* BEGIN COLLECTED MATERIAL *

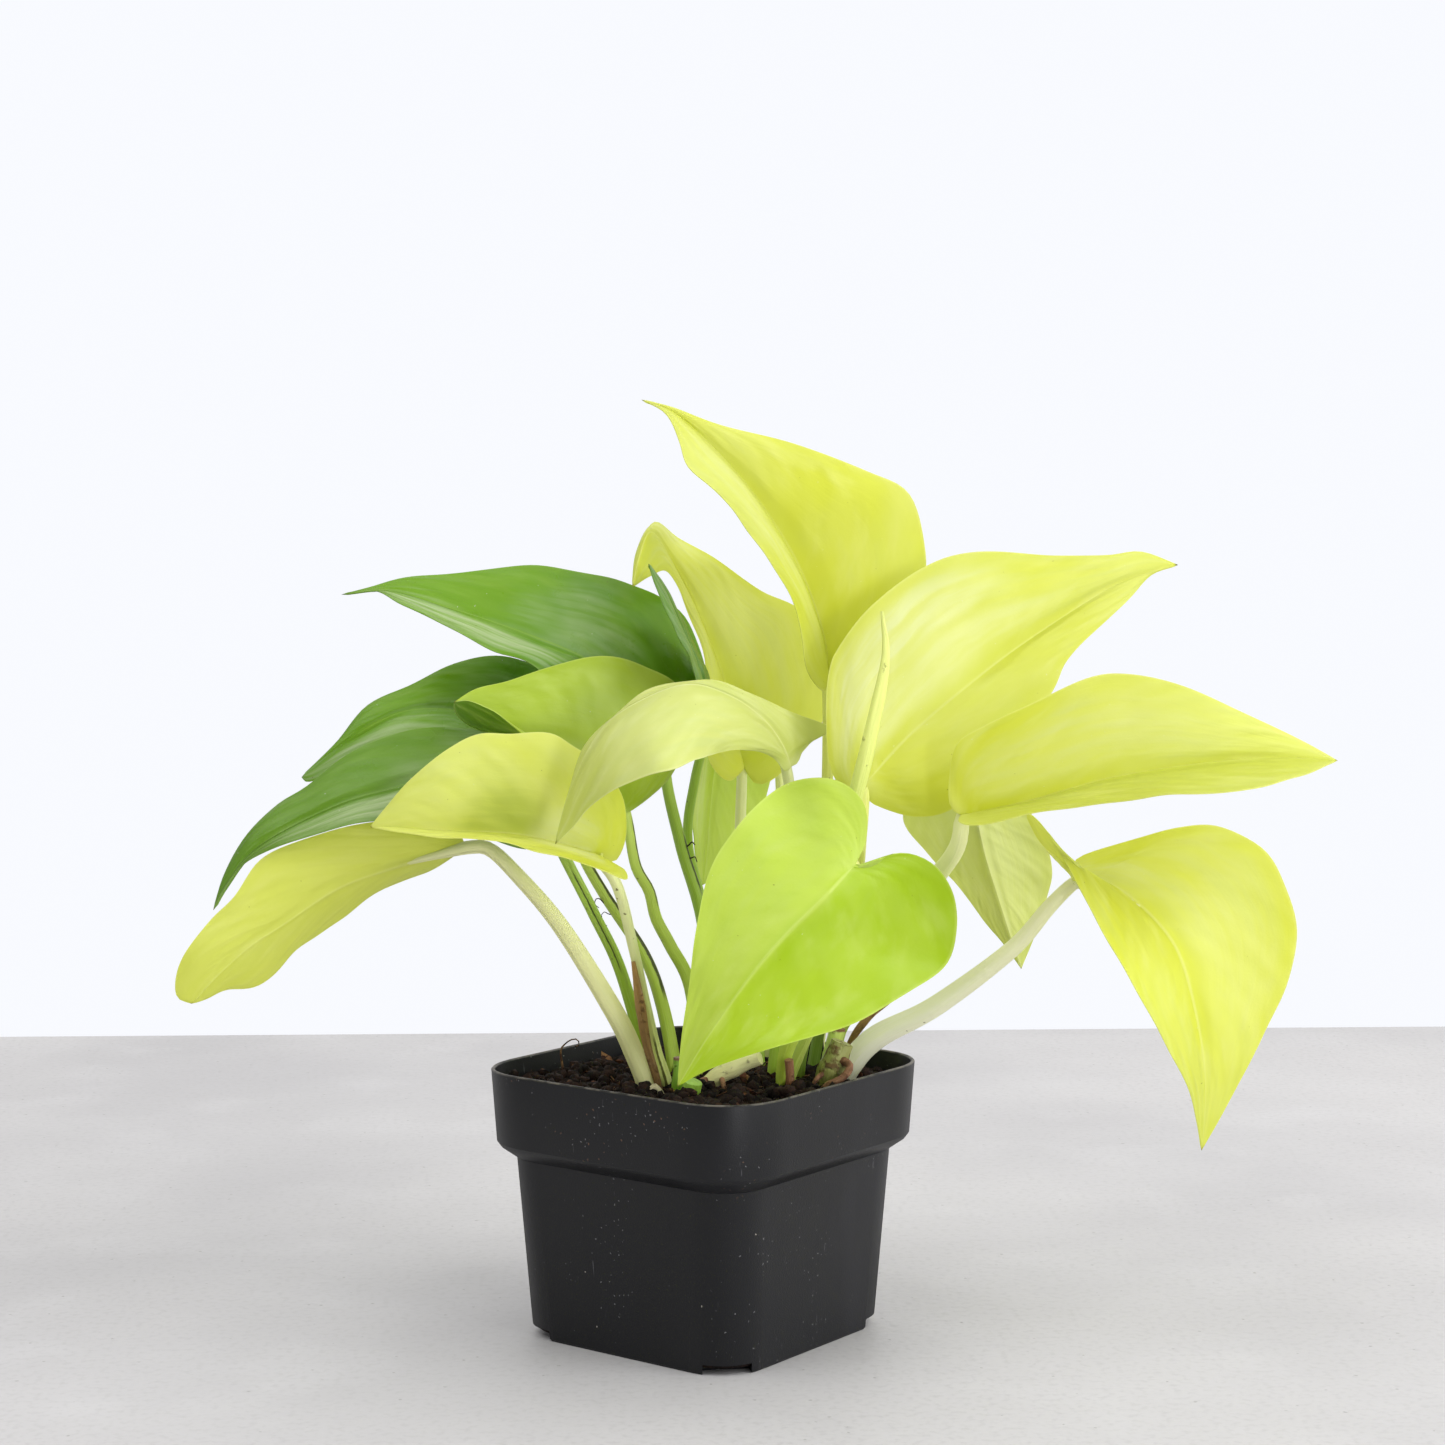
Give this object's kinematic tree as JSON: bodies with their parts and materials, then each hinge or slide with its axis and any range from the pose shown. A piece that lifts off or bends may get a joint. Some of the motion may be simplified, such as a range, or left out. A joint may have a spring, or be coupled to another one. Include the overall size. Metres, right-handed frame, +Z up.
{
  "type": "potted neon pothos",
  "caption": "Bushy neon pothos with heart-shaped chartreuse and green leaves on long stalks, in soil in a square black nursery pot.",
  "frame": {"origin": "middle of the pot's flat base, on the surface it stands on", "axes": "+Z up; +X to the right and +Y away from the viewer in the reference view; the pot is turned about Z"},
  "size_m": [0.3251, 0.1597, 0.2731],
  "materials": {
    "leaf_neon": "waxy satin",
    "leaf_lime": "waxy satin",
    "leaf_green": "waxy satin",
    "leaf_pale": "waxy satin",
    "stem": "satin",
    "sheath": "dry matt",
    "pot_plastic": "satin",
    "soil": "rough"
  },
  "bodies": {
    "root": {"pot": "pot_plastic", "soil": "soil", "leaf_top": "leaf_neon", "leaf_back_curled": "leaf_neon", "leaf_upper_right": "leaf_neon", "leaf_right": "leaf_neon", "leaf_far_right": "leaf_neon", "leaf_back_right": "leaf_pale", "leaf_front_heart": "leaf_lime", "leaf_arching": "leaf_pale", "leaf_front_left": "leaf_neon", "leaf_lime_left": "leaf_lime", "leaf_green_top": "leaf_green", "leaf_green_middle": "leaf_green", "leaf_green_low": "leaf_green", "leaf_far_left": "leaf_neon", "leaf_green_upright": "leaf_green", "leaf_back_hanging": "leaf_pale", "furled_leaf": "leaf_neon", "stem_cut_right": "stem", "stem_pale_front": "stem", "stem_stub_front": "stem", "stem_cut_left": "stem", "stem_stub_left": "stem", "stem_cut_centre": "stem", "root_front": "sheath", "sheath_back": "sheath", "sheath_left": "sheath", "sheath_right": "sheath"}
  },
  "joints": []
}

* END COLLECTED MATERIAL *

Give the number of lines that carry the word "materials", with nothing added.

SOLUTION TO THIS EXERCISE:
2